Sen. Mazie Hirono: ‘Who the Heck Would Know What Our Founding Fathers Meant?’

Townhall

From what I gather, Sen. Mazie Hirono (D-HI) is a nice person. Politically, she’s trash. I’ve been hard on the liberal senator from Hawaii, but that’s not my fault. Sorry, when you don’t know basic stuff, like what constitutes illegal immigration, I’m going to hurl a tomahawk your way. She doesn’t understand unlawful immigration. She had a facepalm-worthy self-own during the Ketanji Brown Supreme Court hearings. Mazie Hirono’s job centers on spewing Democratic Party talking points, so let’s make peace with that aspect. Her latest lecture was about originalism at today’s Judicial Committee hearing on abortion, and it sure was a doozy.

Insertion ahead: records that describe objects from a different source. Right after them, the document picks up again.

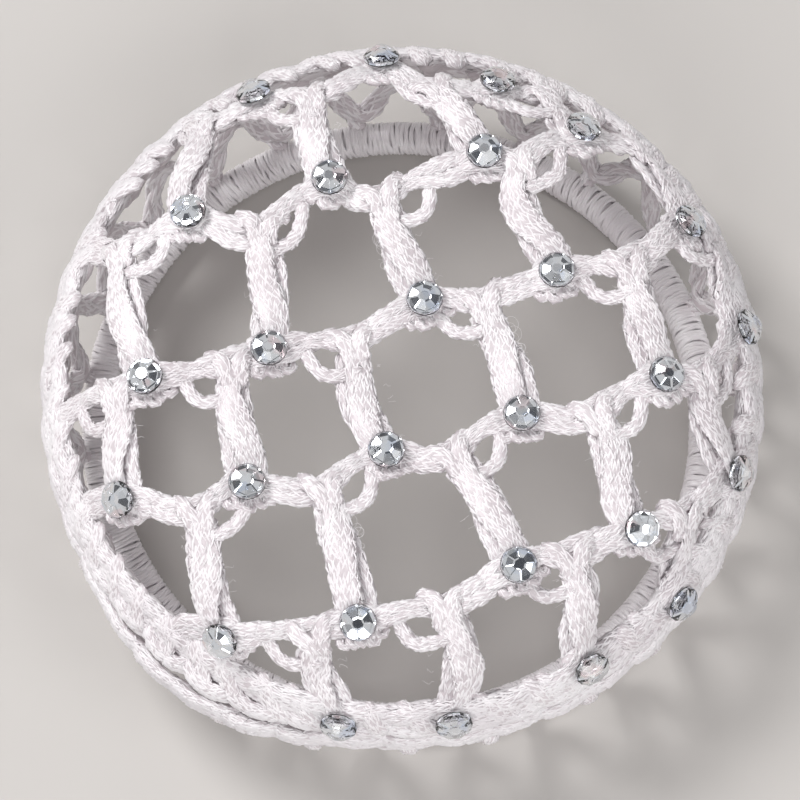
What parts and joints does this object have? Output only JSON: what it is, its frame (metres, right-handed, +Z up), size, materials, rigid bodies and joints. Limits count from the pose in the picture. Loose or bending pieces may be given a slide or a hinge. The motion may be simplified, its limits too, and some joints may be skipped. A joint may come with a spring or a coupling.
{
  "type": "crochet hair snood",
  "caption": "Open crocheted hair net in tape yarn, stretched into a round dome and gathered on an elastic edge, with flat-backed crystals at its stitches; it covers a hair bun.",
  "frame": {"origin": "middle of the overall box in X and Y, on the plane that the elastic edge rests on", "axes": "+Z up, along the dome's axis; the rows of the net run along X, and the bars hang from +Y towards -Y"},
  "size_m": [0.0948, 0.0957, 0.036],
  "materials": {
    "yarn": "satin white tape yarn",
    "edging": "dense white edging over elastic",
    "crystal": "cut and foil-backed"
  },
  "bodies": {
    "root": {"net_row_1": "yarn", "net_row_2": "yarn", "net_row_3": "yarn", "net_row_4": "yarn", "net_row_5": "yarn", "border_row": "yarn", "rim_chain": "yarn", "gathered_mesh": "yarn", "elastic_edge": "edging", "crystal_1_1": "crystal", "crystal_1_2": "crystal", "crystal_1_3": "crystal", "crystal_2_1": "crystal", "crystal_2_2": "crystal", "crystal_2_3": "crystal", "crystal_2_4": "crystal", "crystal_3_1": "crystal", "crystal_3_2": "crystal", "crystal_3_3": "crystal", "crystal_3_4": "crystal", "crystal_3_5": "crystal", "crystal_4_1": "crystal", "crystal_4_2": "crystal", "crystal_4_3": "crystal", "crystal_4_4": "crystal", "crystal_4_5": "crystal", "crystal_4_6": "crystal", "crystal_5_1": "crystal", "crystal_5_2": "crystal", "crystal_5_3": "crystal", "crystal_5_4": "crystal", "crystal_5_5": "crystal", "crystal_6_1": "crystal", "crystal_6_2": "crystal", "crystal_6_3": "crystal", "crystal_6_4": "crystal"}
  },
  "joints": []
}
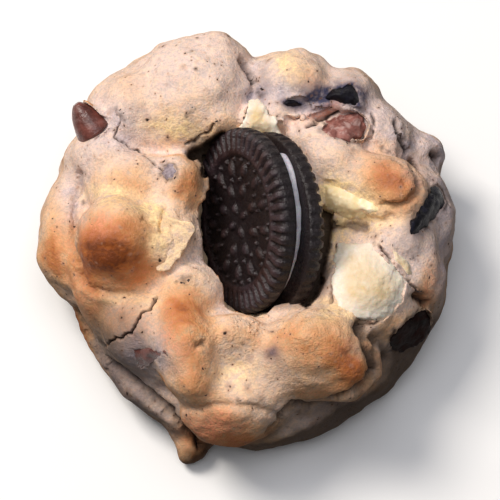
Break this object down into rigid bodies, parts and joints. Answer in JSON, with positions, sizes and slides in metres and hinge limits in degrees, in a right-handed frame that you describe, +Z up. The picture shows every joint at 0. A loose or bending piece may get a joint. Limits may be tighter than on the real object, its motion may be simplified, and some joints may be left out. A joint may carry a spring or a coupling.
{
  "type": "cloud cookie",
  "caption": "Tall lumpy baked cookie with a small cream-filled cocoa sandwich biscuit sunk into its middle on edge, and half-sunk milk, dark and white chocolate pieces around it.",
  "frame": {"origin": "on the flat base that the cookie rests on, below the middle of its round", "axes": "+Z up; -Y is the side nearest the picture's camera; +X is to the right in the picture"},
  "size_m": [0.0634, 0.0637, 0.0319],
  "materials": {
    "baked_dough": "matt baked crust, pale pinkish cream with toasted orange-brown tops",
    "cocoa_wafer": "matt, near-black cocoa biscuit",
    "vanilla_cream": "soft white filling, slightly bluish in the shade",
    "milk_chocolate": "satin milk chocolate, reddish brown",
    "dark_chocolate": "satin dark brown chocolate",
    "white_chocolate": "ivory, half melted, yellowish in the middle",
    "cocoa_crumb": "blue-black broken cocoa biscuit"
  },
  "bodies": {
    "root": {"dough": "baked_dough", "wafer_shown": "cocoa_wafer", "wafer_sunk": "cocoa_wafer", "cream": "vanilla_cream", "milk_chip_left": "milk_chocolate", "milk_chunk_right": "milk_chocolate", "milk_patch_left": "milk_chocolate", "dark_chunk_low": "dark_chocolate", "white_chunk_right": "white_chocolate", "white_chunk_back": "white_chocolate", "white_melt_right": "white_chocolate", "cocoa_bit_back": "cocoa_crumb", "cocoa_bit_right": "cocoa_crumb", "cocoa_bit_mouth": "cocoa_crumb"}
  },
  "joints": []
}
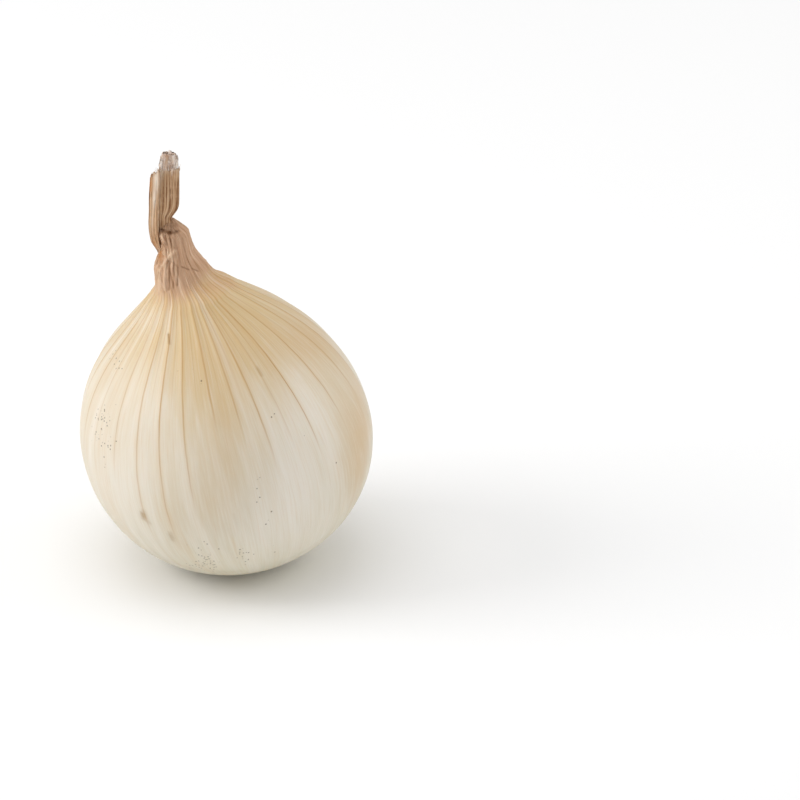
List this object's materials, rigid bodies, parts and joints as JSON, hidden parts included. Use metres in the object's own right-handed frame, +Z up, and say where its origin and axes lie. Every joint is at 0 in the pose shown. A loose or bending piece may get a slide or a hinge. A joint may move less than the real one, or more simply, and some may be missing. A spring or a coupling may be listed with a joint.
{
  "type": "onion",
  "caption": "Whole dry white onion standing on its base, with a withered neck, broken leaf stubs and a root plate of dried root stubs.",
  "frame": {"origin": "on the flat spot that the onion rests on, below the middle of the bulb", "axes": "+Z up from the surface that it stands on; the neck leans to -X; the front, which shows the folds of the neck, faces -Y"},
  "size_m": [0.0801, 0.0792, 0.1258],
  "materials": {
    "skin": "satin, smooth onion skin with fine veins",
    "dry_neck": "matte, dry and deeply folded",
    "dry_leaf": "matte, dry and finely ribbed",
    "dry_strip": "matte, dry, orange brown inside",
    "pale_leaf": "matte, pale and papery",
    "dry_root": "matte, dry root stubs"
  },
  "bodies": {
    "root": {"bulb": "skin", "neck": "dry_neck", "leaf_blade": "dry_leaf", "leaf_strip": "dry_strip", "leaf_tip": "pale_leaf", "root_plate": "dry_root"}
  },
  "joints": []
}
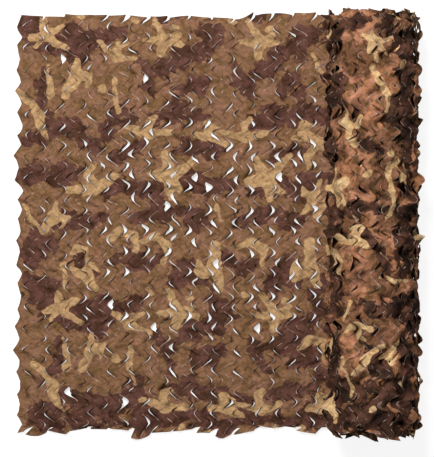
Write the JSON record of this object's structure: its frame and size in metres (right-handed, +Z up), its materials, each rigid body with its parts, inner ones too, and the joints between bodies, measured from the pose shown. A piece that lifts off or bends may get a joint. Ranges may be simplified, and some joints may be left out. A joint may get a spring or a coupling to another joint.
{
  "type": "camouflage netting, partly unrolled",
  "caption": "Length of die-cut camouflage netting in desert browns, its loose end laid flat and the rest wound in a roll.",
  "frame": {"origin": "centre of the footprint, on the surface that the net lies on", "axes": "+X from the free end towards the roll, +Y along the roll, across the cloth, +Z up"},
  "size_m": [1.4519, 1.51, 0.3334],
  "materials": {
    "printed_cloth": "matte woven polyester, printed in browns and tan"
  },
  "bodies": {
    "root": {"net": "printed_cloth"}
  },
  "joints": []
}
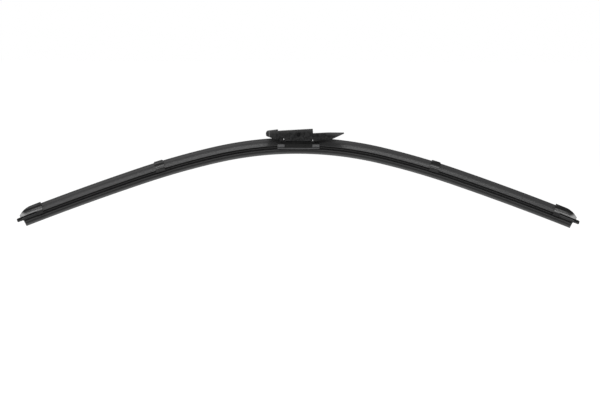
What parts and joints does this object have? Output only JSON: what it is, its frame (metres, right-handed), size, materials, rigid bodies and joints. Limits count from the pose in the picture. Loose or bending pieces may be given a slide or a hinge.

“Justices who take that approach…pretend that they know what our founding fathers meant when they drafted the Constitution…who the heck would know…? Is there any reference to AR-15 rifles in our Constitution? No!”

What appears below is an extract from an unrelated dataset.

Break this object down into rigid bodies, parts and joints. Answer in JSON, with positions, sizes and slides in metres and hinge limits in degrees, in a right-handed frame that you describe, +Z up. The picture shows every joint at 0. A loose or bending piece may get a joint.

Yeah, and there is nothing about abortion, senator. You can track the boomerang before it makes contact with the Left’s face. There was never a constitutional right to obtain an abortion. Even liberal legal analysts knew that Roe v. Wade was beyond shoddy in its reasoning. They were worried; even Ruth Bader Ginsburg felt Roe was flawed. The liberal wing of the Supreme Court was never going to last forever. There was always a possibility that the GOP would get some judges appointed that could overturn the ruling, which happened under Trump. It returns to the legislative process, which, as we’ve discussed—frightens the Left to death. They must go out there and sell their abortion extremism to the public. It won’t play well with voters.

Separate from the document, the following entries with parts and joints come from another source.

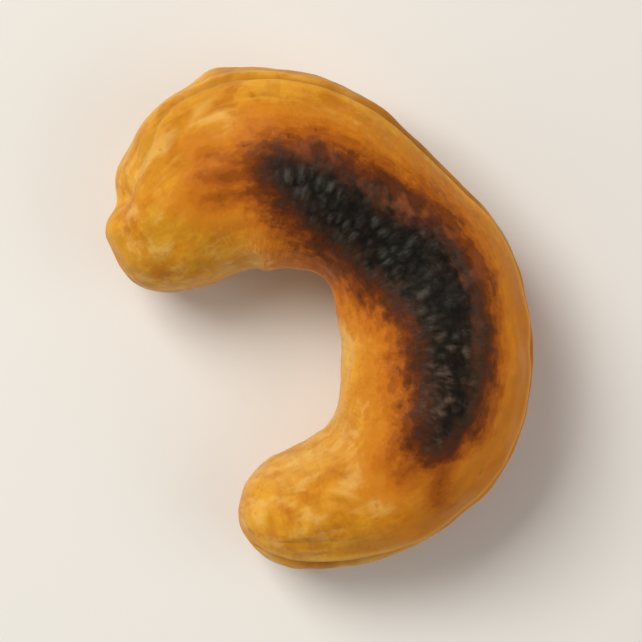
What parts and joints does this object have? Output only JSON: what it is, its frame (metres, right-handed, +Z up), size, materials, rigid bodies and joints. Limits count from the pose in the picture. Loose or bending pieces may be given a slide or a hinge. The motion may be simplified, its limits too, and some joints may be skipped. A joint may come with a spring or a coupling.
{
  "type": "roasted cashew nut",
  "caption": "Whole roasted cashew kernel, a plump C with a broad end and a narrow end, a seam along its outer edge, and a scorched top.",
  "frame": {"origin": "middle of the outline seen from above, on the surface that the kernel lies on", "axes": "+X along the kernel from its broad end to its narrow end, the C opens towards -Y, +Z up from the surface that it lies on"},
  "size_m": [0.0262, 0.0188, 0.0102],
  "materials": {
    "roasted_kernel": "satin"
  },
  "bodies": {
    "root": {"cashew_kernel": "roasted_kernel"}
  },
  "joints": []
}
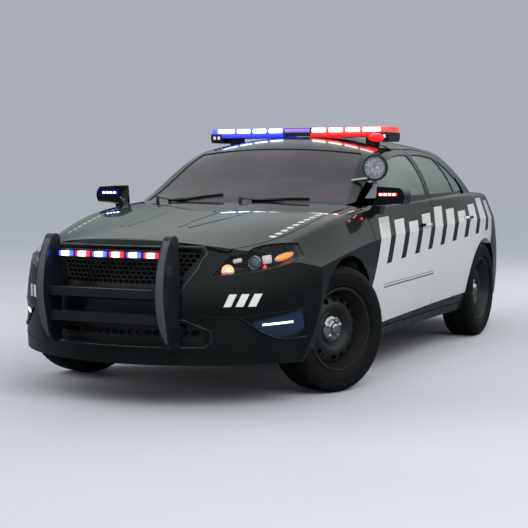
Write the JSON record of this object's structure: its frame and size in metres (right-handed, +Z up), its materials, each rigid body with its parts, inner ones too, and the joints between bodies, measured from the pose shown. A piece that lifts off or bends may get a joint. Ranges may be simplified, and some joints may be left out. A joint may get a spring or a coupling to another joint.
{
  "type": "police patrol car",
  "caption": "Four-door patrol saloon with push bumper, roof light bar and pillar spotlight; wheels roll and steer, doors, bonnet and boot lid open.",
  "frame": {"origin": "on the ground under the middle of the bounding box", "axes": "+X to the front, +Y to the left side, +Z up"},
  "size_m": [5.2921, 2.1806, 1.5676],
  "materials": {
    "black_paint": "gloss",
    "black_steel": "satin",
    "blue_lens": "gloss",
    "bright_chrome": "polished",
    "cast_metal": "rough",
    "clear_lens": "gloss",
    "dark_plastic": "matte",
    "exhaust_steel": "satin",
    "push_bar_coat": "satin",
    "red_lens": "gloss",
    "screen_glass": "gloss",
    "seat_cloth": "matte",
    "side_glass": "gloss",
    "tyre_rubber": "matte",
    "underbody": "matte",
    "white_paint": "gloss"
  },
  "bodies": {
    "body": {"body_shell": "black_paint", "corner_lamps": "clear_lens", "dashboard": "dark_plastic", "engine": "cast_metal", "exhaust": "exhaust_steel", "fixed_glass": "screen_glass", "floor_pan": "underbody", "front_bumper": "black_paint", "front_frame": "underbody", "front_suspension": "underbody", "front_wings": "black_paint", "fuel_tank": "underbody", "grilles": "dark_plastic", "headlamp_lenses": "clear_lens", "headlamps": "bright_chrome", "lightbar_base": "dark_plastic", "lightbar_blue": "blue_lens", "lightbar_red": "red_lens", "push_bumper": "push_bar_coat", "push_lamps_blue": "blue_lens", "push_lamps_red": "red_lens", "rear_bumper": "black_paint", "rear_suspension": "underbody", "seats": "seat_cloth", "spotlight": "bright_chrome", "tail_lamps": "red_lens", "wheel_wells": "dark_plastic", "wipers": "dark_plastic"},
    "door_front_left": {"door_front_left": "white_paint", "door_front_left_glass": "side_glass", "mirror_left": "black_paint"},
    "door_front_right": {"door_front_right": "white_paint", "door_front_right_glass": "side_glass", "mirror_right": "black_paint"},
    "door_rear_left": {"door_rear_left": "white_paint", "door_rear_left_glass": "side_glass"},
    "door_rear_right": {"door_rear_right": "white_paint", "door_rear_right_glass": "side_glass"},
    "bonnet": {"bonnet": "black_paint"},
    "boot_lid": {"boot_lid": "black_paint"},
    "knuckle_left": {"knuckle_left": "underbody"},
    "knuckle_right": {"knuckle_right": "underbody"},
    "steering_wheel": {"steering_wheel": "dark_plastic"},
    "wheel_front_left": {"cap_front_left": "bright_chrome", "rim_front_left": "black_steel", "tyre_front_left": "tyre_rubber"},
    "wheel_front_right": {"cap_front_right": "bright_chrome", "rim_front_right": "black_steel", "tyre_front_right": "tyre_rubber"},
    "wheel_rear_left": {"cap_rear_left": "bright_chrome", "rim_rear_left": "black_steel", "tyre_rear_left": "tyre_rubber"},
    "wheel_rear_right": {"cap_rear_right": "bright_chrome", "rim_rear_right": "black_steel", "tyre_rear_right": "tyre_rubber"}
  },
  "joints": [
    {"name": "steer_left", "type": "hinge", "parent": "body", "child": "knuckle_left", "pos_m": [1.49, 0.805, 0.363], "axis": [0, 0, 1], "range_deg": [-13, 57]},
    {"name": "spin_front_left", "type": "hinge", "parent": "knuckle_left", "child": "wheel_front_left", "pos_m": [1.49937, 0.82818, 0.363], "axis": [0.3746, 0.9272, 0], "continuous": true},
    {"name": "spin_rear_left", "type": "hinge", "parent": "body", "child": "wheel_rear_left", "pos_m": [-1.378, 0.83, 0.363], "axis": [0, 1, 0], "continuous": true},
    {"name": "open_door_front_left", "type": "hinge", "parent": "body", "child": "door_front_left", "pos_m": [1.02, 0.95, 0.85], "axis": [0, 0.061, -0.9981], "range_deg": [0, 68]},
    {"name": "open_door_rear_left", "type": "hinge", "parent": "body", "child": "door_rear_left", "pos_m": [-0.206, 0.95, 0.88], "axis": [0, 0.061, -0.9981], "range_deg": [0, 70]},
    {"name": "steer_right", "type": "hinge", "parent": "body", "child": "knuckle_right", "pos_m": [1.49, -0.805, 0.363], "axis": [0, 0, 1], "range_deg": [-13, 57]},
    {"name": "spin_front_right", "type": "hinge", "parent": "knuckle_right", "child": "wheel_front_right", "pos_m": [1.48063, -0.82818, 0.363], "axis": [0.3746, 0.9272, 0], "continuous": true},
    {"name": "spin_rear_right", "type": "hinge", "parent": "body", "child": "wheel_rear_right", "pos_m": [-1.378, -0.83, 0.363], "axis": [0, 1, 0], "continuous": true},
    {"name": "open_door_front_right", "type": "hinge", "parent": "body", "child": "door_front_right", "pos_m": [1.02, -0.95, 0.85], "axis": [0, 0.061, 0.9981], "range_deg": [0, 68]},
    {"name": "open_door_rear_right", "type": "hinge", "parent": "body", "child": "door_rear_right", "pos_m": [-0.206, -0.95, 0.88], "axis": [0, 0.061, 0.9981], "range_deg": [0, 70]},
    {"name": "open_bonnet", "type": "hinge", "parent": "body", "child": "bonnet", "pos_m": [1.006, 0, 1.062], "axis": [0, -1, 0], "range_deg": [0, 55]},
    {"name": "open_boot", "type": "hinge", "parent": "body", "child": "boot_lid", "pos_m": [-1.945, 0, 1.128], "axis": [0, 1, 0], "range_deg": [0, 80]},
    {"name": "turn_steering_wheel", "type": "hinge", "parent": "body", "child": "steering_wheel", "pos_m": [0.61, 0.37, 0.88], "axis": [-0.9135, 0, 0.4067], "range_deg": [-195, 855]}
  ],
  "couplings": [
    {"joint": "steer_right", "follows": "steer_left", "ratio": 1},
    {"joint": "turn_steering_wheel", "follows": "steer_left", "ratio": 15}
  ]
}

Yet, back to moron Mazie here. There are these things called primary documents that tell us what the Founders meant. That’s basic history. Of course, originalists look at the current phenomena and track them through history. The late Justice Antonin Scalia, one of originalism’s greatest advocates, also delivered a master lecture on how one holding this constitutional view would decide a case.